Reducing the drug development time-line through implementation of molecular imaging (MI) strategies during preclinical and clinical development phases would significantly reduce the burden of cost. MI can improve the efficiency of drug screening and can be used to interrogate drug pharmacokinetics and biodistribution, thus markedly reducing time and costs required for the development of a new drug. Moreover, identification of MI biomarkers yielding spatial and temporal information could also provide surrogate clinical endpoints. Crucially, imaging of key biological processes that underpin the classical cancer hallmarks [4] (e.g. angiogenesis, invasion, proliferation) might provide a more robust mechanistic assessment of newly emergent molecular targeted therapeutics that represent a cornerstone of personalised medicine. This is of note when one considers that chronic treatment with targeted therapies results in disease stabilisation rather than the tumour shrinkage more evident in response to cytotoxic therapies. As such, classical gross anatomical imaging of tumour lesions can no longer provide optimal therapeutic follow up; what is currently required are imaging modalities that enable sensitive assessment of drug effects at the level of specific targeted molecular features and/or biological pathways.

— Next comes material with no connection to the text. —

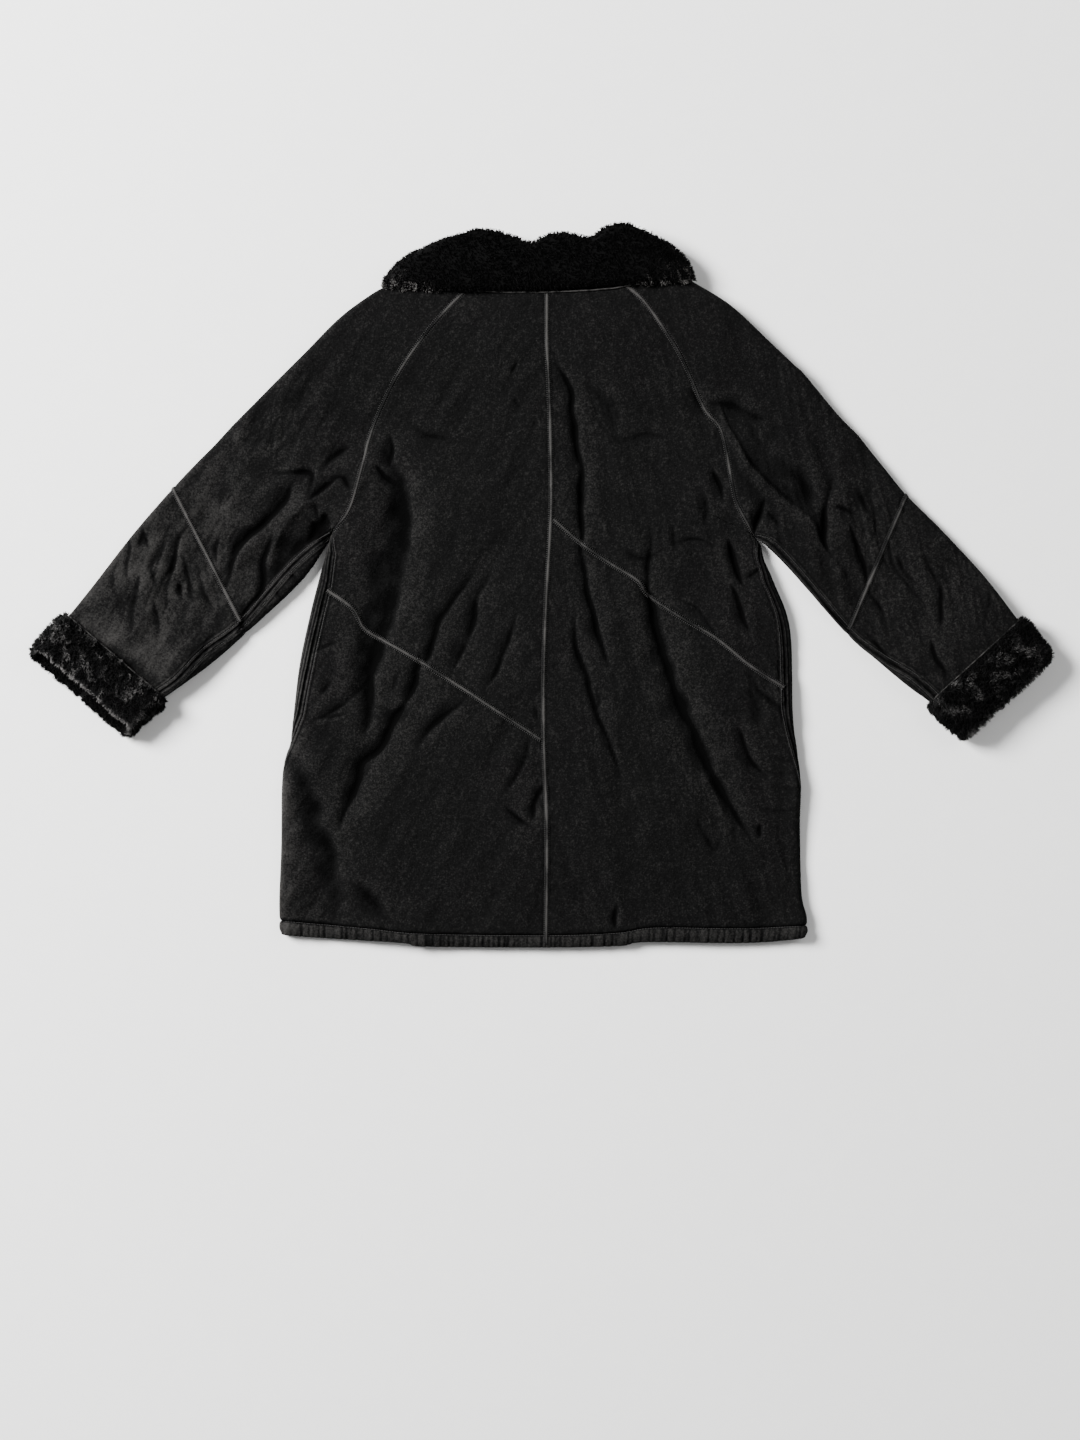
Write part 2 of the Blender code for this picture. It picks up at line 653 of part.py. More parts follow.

MI optimises, streamlines and refines the drug development process. The advantages of implementing a MI strategy during the preclinical and clinical development stages are clearly illustrated in terms of translational research in primary brain tumours. The disease represents particular challenges towards development of novel therapeutics, because drugs must be amenable to crossing the blood–brain barrier (BBB), notwithstanding BBB breakdown during the disease process, and should efficiently compromise the key processes of tumour angiogenesis, invasion and cell proliferation. The ability to monitor drug effects on these key biological processes in real time will play a key part in elucidating the next generation of molecular targeted anti-GBM therapeutics. Within the context of the current review, we have, for the first time, gathered a multidisciplinary team harnessing expertise in cell biology, preclinical modelling, neurosurgery, MI and neuro-oncology to assess the role played by MI critically in the development of a state-of-the-art next-generation anti-GBM therapeutic paradigm that will seek to target multiple cancer hallmarks.